Problem to solve:
Set down word for word each line from the start of the listing through the line that contains "axis_y = 19", both included.

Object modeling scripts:
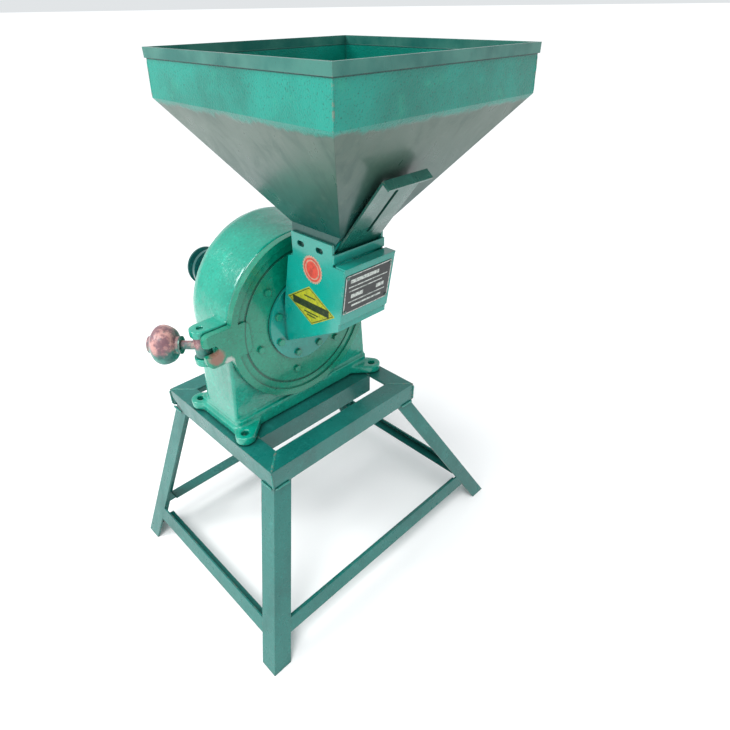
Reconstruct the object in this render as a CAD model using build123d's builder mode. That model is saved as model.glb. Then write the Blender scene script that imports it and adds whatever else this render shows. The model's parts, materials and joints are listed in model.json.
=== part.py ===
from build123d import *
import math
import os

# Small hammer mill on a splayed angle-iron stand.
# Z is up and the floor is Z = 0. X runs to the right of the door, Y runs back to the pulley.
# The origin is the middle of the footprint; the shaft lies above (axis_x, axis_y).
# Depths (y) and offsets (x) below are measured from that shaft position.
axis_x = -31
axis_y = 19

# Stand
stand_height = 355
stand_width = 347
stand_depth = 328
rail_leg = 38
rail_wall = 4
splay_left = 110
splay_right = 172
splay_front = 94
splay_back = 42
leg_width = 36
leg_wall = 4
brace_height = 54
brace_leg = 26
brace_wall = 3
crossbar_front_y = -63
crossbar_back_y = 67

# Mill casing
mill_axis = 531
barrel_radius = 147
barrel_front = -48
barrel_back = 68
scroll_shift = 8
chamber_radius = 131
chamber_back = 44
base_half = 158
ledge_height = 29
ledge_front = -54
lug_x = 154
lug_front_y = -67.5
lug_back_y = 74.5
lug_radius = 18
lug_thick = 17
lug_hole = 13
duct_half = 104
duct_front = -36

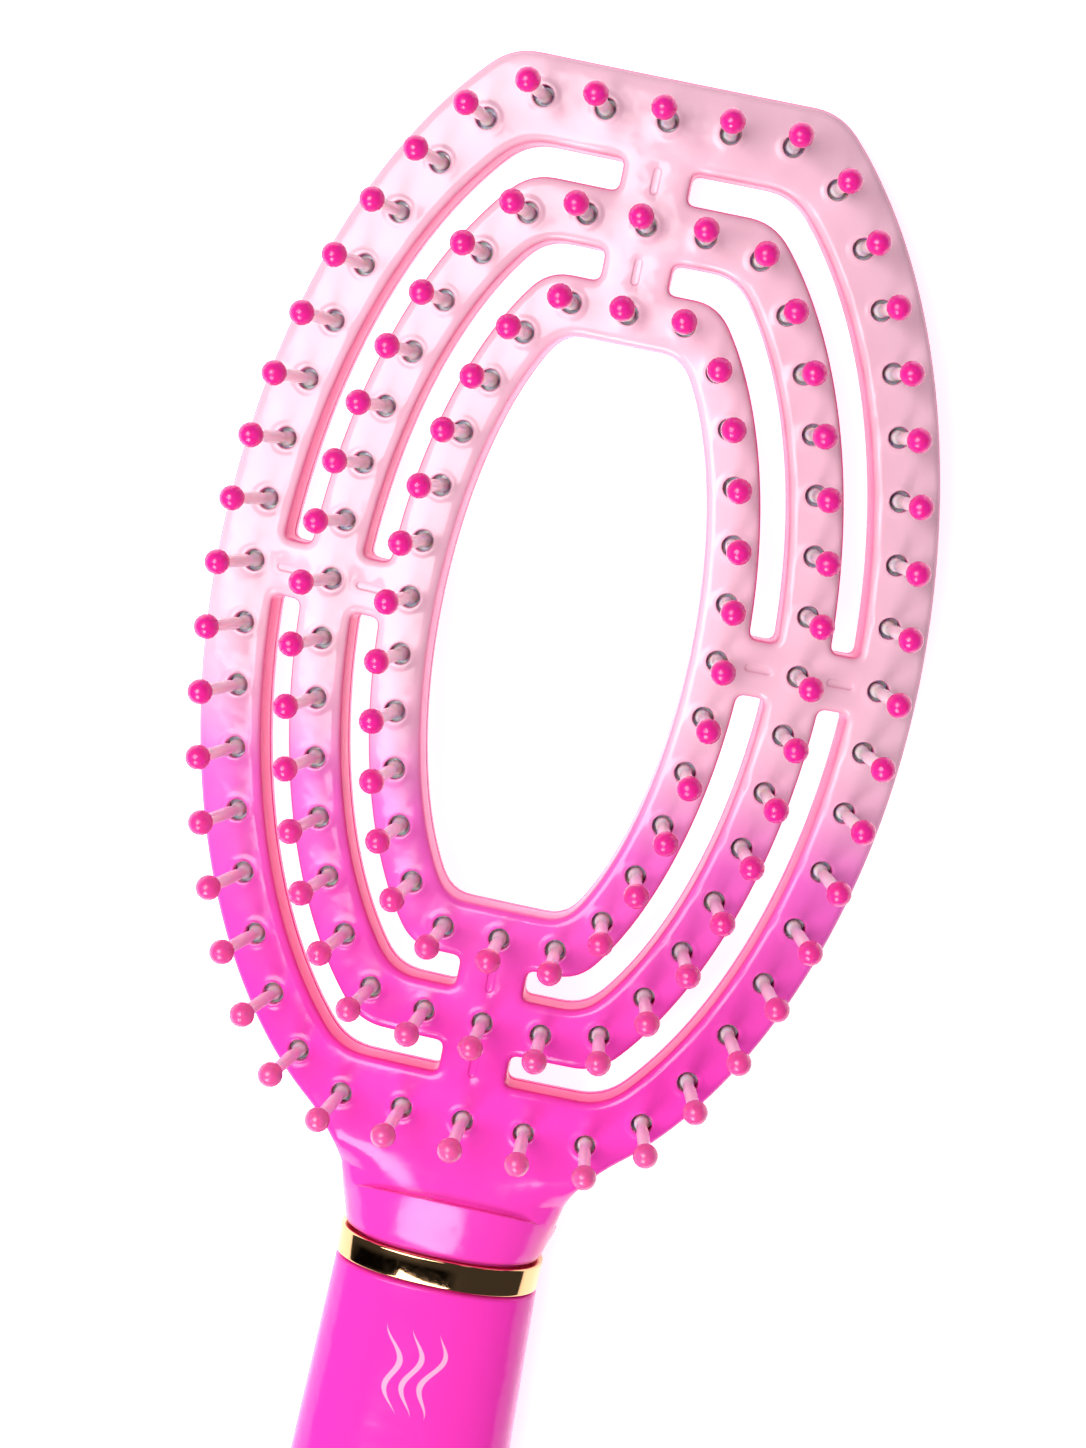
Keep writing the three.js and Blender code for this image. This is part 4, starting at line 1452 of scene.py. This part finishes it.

Output:
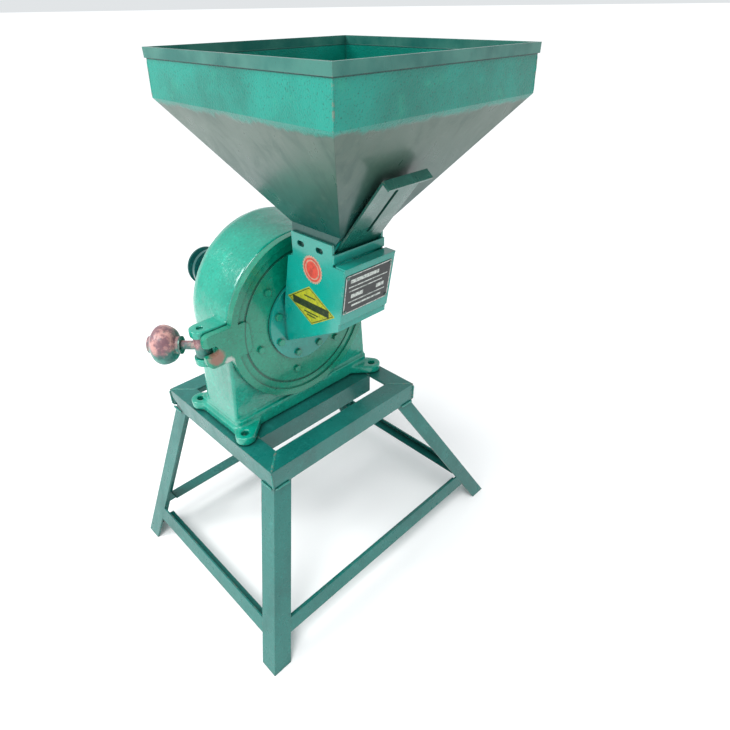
Reconstruct the object in this render as a CAD model using build123d's builder mode. That model is saved as model.glb. Then write the Blender scene script that imports it and adds whatever else this render shows. The model's parts, materials and joints are listed in model.json.
=== part.py ===
from build123d import *
import math
import os

# Small hammer mill on a splayed angle-iron stand.
# Z is up and the floor is Z = 0. X runs to the right of the door, Y runs back to the pulley.
# The origin is the middle of the footprint; the shaft lies above (axis_x, axis_y).
# Depths (y) and offsets (x) below are measured from that shaft position.
axis_x = -31
axis_y = 19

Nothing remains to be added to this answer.